If you are replacing Snowplow's event collection entirely, the primary alternatives are platforms like Segment, RudderStack, or mParticle (see our Snowplow vs Segment, Snowplow vs RudderStack, and Snowplow vs mParticle comparisons) rather than the data quality tools listed here. That migration involves re-instrumenting tracking code across your applications and redirecting event streams to new destinations. The effort scales with the number of custom Iglu schemas and trackers you have deployed.
For teams adding Anomalo or Metaplane alongside Snowplow, the integration is straightforward. Both platforms connect to your existing warehouse (Snowflake, BigQuery, Databricks, Redshift) and begin monitoring the tables where Snowplow delivers data. Metaplane advertises a 15-minute setup with alerts within 3 days. Anomalo requires a discovery and onboarding phase but then automatically profiles datasets and begins detecting anomalies without manual rule creation.
When moving toward Collibra for governance, plan for a more substantial implementation. Enterprise data governance platforms require mapping data assets, defining ownership, establishing policies, and training teams on governance workflows. This is typically a multi-phase project rather than a quick deployment, but it addresses compliance and cataloging requirements that Snowplow was never designed to cover.
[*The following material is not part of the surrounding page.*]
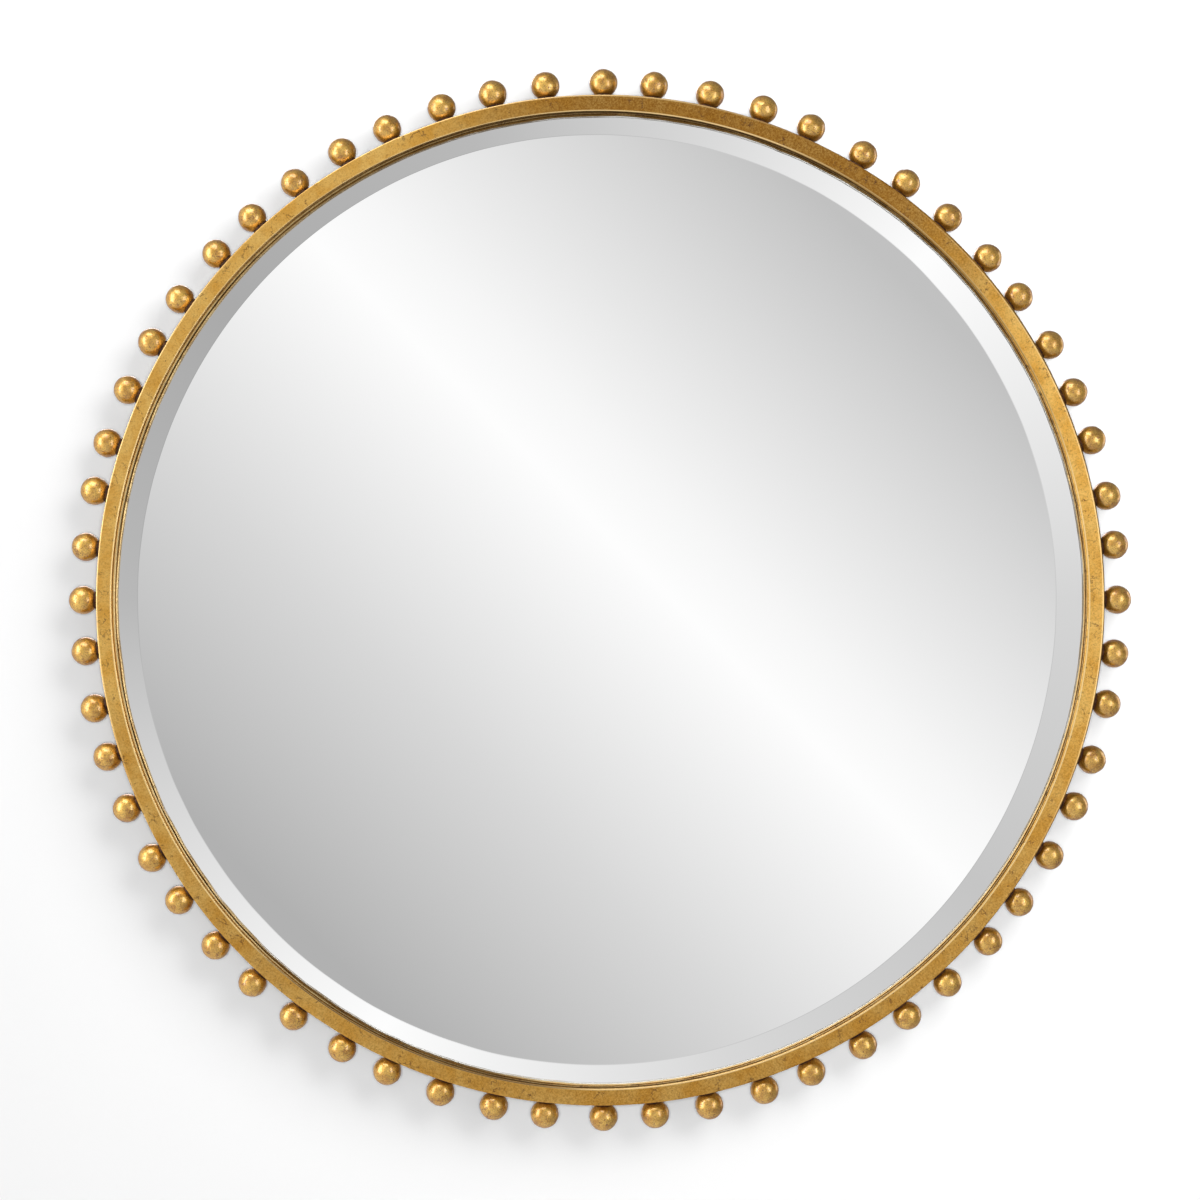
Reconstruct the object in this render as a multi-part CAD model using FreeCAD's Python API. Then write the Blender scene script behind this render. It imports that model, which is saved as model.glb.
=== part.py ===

Teams currently using Snowplow's open-source edition should evaluate whether their infrastructure management costs (engineering time, cloud resources, operational monitoring) exceed the cost of a managed alternative or a complementary observability tool. Adding Metaplane or Datafold's free tiers alongside a self-hosted Snowplow deployment gives you quality monitoring at zero additional licensing cost.